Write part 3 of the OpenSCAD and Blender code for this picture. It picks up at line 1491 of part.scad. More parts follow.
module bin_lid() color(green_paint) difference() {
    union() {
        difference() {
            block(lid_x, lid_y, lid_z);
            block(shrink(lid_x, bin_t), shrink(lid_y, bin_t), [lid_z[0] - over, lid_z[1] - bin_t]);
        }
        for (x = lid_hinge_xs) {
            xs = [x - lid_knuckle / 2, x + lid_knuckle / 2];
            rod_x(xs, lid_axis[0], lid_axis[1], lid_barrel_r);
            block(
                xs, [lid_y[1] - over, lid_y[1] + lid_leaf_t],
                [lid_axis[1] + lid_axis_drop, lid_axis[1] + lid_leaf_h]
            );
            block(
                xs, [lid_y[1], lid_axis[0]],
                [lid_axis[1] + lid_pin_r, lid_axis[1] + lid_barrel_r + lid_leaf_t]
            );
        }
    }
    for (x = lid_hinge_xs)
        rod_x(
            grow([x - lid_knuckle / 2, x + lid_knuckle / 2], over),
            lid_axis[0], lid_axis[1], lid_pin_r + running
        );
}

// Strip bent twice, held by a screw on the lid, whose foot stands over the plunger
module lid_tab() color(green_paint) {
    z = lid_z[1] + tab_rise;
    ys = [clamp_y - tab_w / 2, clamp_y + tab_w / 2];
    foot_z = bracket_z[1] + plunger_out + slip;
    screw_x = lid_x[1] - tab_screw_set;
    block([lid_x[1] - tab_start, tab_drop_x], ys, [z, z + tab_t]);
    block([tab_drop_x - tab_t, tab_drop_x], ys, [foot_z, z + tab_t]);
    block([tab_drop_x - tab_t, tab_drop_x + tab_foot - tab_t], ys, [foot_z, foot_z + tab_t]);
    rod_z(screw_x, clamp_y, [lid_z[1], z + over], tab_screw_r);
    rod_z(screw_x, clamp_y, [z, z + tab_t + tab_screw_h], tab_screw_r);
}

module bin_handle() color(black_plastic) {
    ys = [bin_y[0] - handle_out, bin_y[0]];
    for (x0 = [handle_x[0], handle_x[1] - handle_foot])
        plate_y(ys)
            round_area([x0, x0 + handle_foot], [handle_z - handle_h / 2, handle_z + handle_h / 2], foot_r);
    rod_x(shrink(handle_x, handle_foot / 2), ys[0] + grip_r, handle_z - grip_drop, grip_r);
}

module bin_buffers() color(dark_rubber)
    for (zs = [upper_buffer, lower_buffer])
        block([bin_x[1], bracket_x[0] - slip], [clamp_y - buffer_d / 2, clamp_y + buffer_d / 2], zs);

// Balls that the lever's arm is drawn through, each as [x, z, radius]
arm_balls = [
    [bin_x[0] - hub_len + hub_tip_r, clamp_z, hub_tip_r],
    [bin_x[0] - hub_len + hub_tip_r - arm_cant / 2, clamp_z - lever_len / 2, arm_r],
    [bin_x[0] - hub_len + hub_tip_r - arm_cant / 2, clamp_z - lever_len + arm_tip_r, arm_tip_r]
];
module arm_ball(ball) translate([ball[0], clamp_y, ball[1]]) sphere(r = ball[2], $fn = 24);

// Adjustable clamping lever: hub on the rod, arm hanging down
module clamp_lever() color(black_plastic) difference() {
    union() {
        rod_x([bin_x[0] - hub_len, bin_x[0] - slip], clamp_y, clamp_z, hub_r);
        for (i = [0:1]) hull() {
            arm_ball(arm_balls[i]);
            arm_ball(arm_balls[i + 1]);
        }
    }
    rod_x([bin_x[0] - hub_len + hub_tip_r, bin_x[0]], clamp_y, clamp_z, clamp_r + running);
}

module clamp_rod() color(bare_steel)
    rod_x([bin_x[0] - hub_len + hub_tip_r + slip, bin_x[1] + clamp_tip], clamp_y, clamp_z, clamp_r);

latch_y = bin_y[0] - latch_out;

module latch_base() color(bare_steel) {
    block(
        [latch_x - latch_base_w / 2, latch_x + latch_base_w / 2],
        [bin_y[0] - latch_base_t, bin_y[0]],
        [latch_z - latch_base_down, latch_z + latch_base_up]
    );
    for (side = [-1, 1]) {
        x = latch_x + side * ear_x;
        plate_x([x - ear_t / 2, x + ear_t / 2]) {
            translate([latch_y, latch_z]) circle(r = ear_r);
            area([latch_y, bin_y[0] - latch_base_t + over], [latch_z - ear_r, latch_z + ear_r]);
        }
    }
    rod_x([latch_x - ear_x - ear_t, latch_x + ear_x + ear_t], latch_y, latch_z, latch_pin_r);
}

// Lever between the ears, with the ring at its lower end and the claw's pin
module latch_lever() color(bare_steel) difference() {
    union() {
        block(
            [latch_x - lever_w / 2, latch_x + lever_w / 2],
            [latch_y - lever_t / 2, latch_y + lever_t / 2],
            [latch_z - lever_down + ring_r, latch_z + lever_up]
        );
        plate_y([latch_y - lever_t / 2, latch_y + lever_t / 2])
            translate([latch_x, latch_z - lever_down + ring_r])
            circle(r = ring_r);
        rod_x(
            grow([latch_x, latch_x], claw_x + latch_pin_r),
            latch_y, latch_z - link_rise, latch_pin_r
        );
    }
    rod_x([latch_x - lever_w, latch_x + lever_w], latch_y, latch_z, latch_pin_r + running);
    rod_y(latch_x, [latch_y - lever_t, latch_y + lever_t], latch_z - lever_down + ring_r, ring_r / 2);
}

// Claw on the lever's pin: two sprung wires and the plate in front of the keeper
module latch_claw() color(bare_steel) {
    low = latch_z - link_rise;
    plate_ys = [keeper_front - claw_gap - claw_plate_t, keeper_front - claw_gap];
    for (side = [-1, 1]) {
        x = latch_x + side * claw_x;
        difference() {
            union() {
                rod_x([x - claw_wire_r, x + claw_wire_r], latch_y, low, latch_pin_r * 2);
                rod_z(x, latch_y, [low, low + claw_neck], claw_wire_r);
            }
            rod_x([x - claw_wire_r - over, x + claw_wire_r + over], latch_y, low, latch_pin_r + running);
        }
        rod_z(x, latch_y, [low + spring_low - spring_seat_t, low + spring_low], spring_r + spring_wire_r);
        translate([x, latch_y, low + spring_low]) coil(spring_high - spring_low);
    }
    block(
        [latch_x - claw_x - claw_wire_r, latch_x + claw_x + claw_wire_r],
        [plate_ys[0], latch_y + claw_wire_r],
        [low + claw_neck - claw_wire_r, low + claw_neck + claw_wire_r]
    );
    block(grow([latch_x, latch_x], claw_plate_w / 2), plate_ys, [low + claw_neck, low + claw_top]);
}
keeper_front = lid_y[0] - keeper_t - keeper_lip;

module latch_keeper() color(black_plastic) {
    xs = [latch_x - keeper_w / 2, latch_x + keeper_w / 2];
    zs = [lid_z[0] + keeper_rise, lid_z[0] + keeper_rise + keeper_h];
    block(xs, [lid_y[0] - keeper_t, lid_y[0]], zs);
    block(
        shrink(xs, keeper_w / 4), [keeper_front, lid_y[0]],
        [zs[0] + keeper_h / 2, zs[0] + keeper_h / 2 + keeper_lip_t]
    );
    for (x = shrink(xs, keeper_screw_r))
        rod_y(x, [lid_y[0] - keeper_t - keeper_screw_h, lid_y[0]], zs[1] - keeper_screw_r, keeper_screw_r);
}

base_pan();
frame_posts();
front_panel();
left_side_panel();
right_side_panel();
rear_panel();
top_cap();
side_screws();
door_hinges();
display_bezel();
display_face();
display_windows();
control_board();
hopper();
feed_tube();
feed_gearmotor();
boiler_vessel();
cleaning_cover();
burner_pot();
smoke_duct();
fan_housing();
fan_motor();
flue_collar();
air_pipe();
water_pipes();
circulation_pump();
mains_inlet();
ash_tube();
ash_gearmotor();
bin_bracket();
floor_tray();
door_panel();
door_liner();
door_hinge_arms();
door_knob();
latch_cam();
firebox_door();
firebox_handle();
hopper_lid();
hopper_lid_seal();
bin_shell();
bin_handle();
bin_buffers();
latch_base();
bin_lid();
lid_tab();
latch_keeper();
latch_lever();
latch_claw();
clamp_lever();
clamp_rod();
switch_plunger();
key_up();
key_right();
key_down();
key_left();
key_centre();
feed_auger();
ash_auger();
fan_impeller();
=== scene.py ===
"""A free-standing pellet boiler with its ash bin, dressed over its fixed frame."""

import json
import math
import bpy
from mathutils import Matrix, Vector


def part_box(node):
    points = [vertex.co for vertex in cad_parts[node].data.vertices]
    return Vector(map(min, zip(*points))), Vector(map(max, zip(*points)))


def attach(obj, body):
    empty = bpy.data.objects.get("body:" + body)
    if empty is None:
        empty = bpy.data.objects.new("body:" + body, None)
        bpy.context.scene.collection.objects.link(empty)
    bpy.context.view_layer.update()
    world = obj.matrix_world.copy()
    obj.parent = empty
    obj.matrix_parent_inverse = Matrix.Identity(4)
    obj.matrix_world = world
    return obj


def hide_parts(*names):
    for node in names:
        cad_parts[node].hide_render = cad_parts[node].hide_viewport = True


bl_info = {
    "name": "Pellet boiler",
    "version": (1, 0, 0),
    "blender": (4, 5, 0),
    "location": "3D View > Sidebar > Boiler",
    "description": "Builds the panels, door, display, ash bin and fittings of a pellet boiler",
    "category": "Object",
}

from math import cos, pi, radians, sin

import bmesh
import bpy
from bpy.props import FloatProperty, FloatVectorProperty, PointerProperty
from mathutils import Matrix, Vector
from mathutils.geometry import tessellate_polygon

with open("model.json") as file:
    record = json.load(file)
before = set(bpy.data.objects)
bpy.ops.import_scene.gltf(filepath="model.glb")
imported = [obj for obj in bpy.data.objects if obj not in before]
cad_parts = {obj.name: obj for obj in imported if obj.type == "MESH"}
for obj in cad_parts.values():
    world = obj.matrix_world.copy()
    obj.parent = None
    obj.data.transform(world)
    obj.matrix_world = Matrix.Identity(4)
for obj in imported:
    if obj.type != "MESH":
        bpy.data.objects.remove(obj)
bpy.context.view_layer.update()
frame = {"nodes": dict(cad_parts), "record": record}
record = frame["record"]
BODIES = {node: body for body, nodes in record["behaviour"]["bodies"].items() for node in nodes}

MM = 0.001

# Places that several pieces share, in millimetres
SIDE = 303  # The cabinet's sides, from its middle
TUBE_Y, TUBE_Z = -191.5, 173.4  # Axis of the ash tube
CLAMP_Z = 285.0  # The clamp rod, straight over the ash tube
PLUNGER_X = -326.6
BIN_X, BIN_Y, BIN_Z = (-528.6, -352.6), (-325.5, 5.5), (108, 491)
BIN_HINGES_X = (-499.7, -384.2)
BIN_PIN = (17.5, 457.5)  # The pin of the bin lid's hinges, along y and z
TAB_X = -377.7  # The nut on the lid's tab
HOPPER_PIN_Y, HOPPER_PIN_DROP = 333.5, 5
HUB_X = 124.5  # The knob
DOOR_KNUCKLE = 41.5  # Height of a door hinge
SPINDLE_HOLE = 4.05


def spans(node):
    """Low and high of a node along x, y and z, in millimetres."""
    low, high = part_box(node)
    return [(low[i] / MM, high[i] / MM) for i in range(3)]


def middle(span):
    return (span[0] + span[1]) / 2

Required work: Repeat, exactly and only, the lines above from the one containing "imported = [obj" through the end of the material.

Response below:
imported = [obj for obj in bpy.data.objects if obj not in before]
cad_parts = {obj.name: obj for obj in imported if obj.type == "MESH"}
for obj in cad_parts.values():
    world = obj.matrix_world.copy()
    obj.parent = None
    obj.data.transform(world)
    obj.matrix_world = Matrix.Identity(4)
for obj in imported:
    if obj.type != "MESH":
        bpy.data.objects.remove(obj)
bpy.context.view_layer.update()
frame = {"nodes": dict(cad_parts), "record": record}
record = frame["record"]
BODIES = {node: body for body, nodes in record["behaviour"]["bodies"].items() for node in nodes}

MM = 0.001

# Places that several pieces share, in millimetres
SIDE = 303  # The cabinet's sides, from its middle
TUBE_Y, TUBE_Z = -191.5, 173.4  # Axis of the ash tube
CLAMP_Z = 285.0  # The clamp rod, straight over the ash tube
PLUNGER_X = -326.6
BIN_X, BIN_Y, BIN_Z = (-528.6, -352.6), (-325.5, 5.5), (108, 491)
BIN_HINGES_X = (-499.7, -384.2)
BIN_PIN = (17.5, 457.5)  # The pin of the bin lid's hinges, along y and z
TAB_X = -377.7  # The nut on the lid's tab
HOPPER_PIN_Y, HOPPER_PIN_DROP = 333.5, 5
HUB_X = 124.5  # The knob
DOOR_KNUCKLE = 41.5  # Height of a door hinge
SPINDLE_HOLE = 4.05


def spans(node):
    """Low and high of a node along x, y and z, in millimetres."""
    low, high = part_box(node)
    return [(low[i] / MM, high[i] / MM) for i in range(3)]


def middle(span):
    return (span[0] + span[1]) / 2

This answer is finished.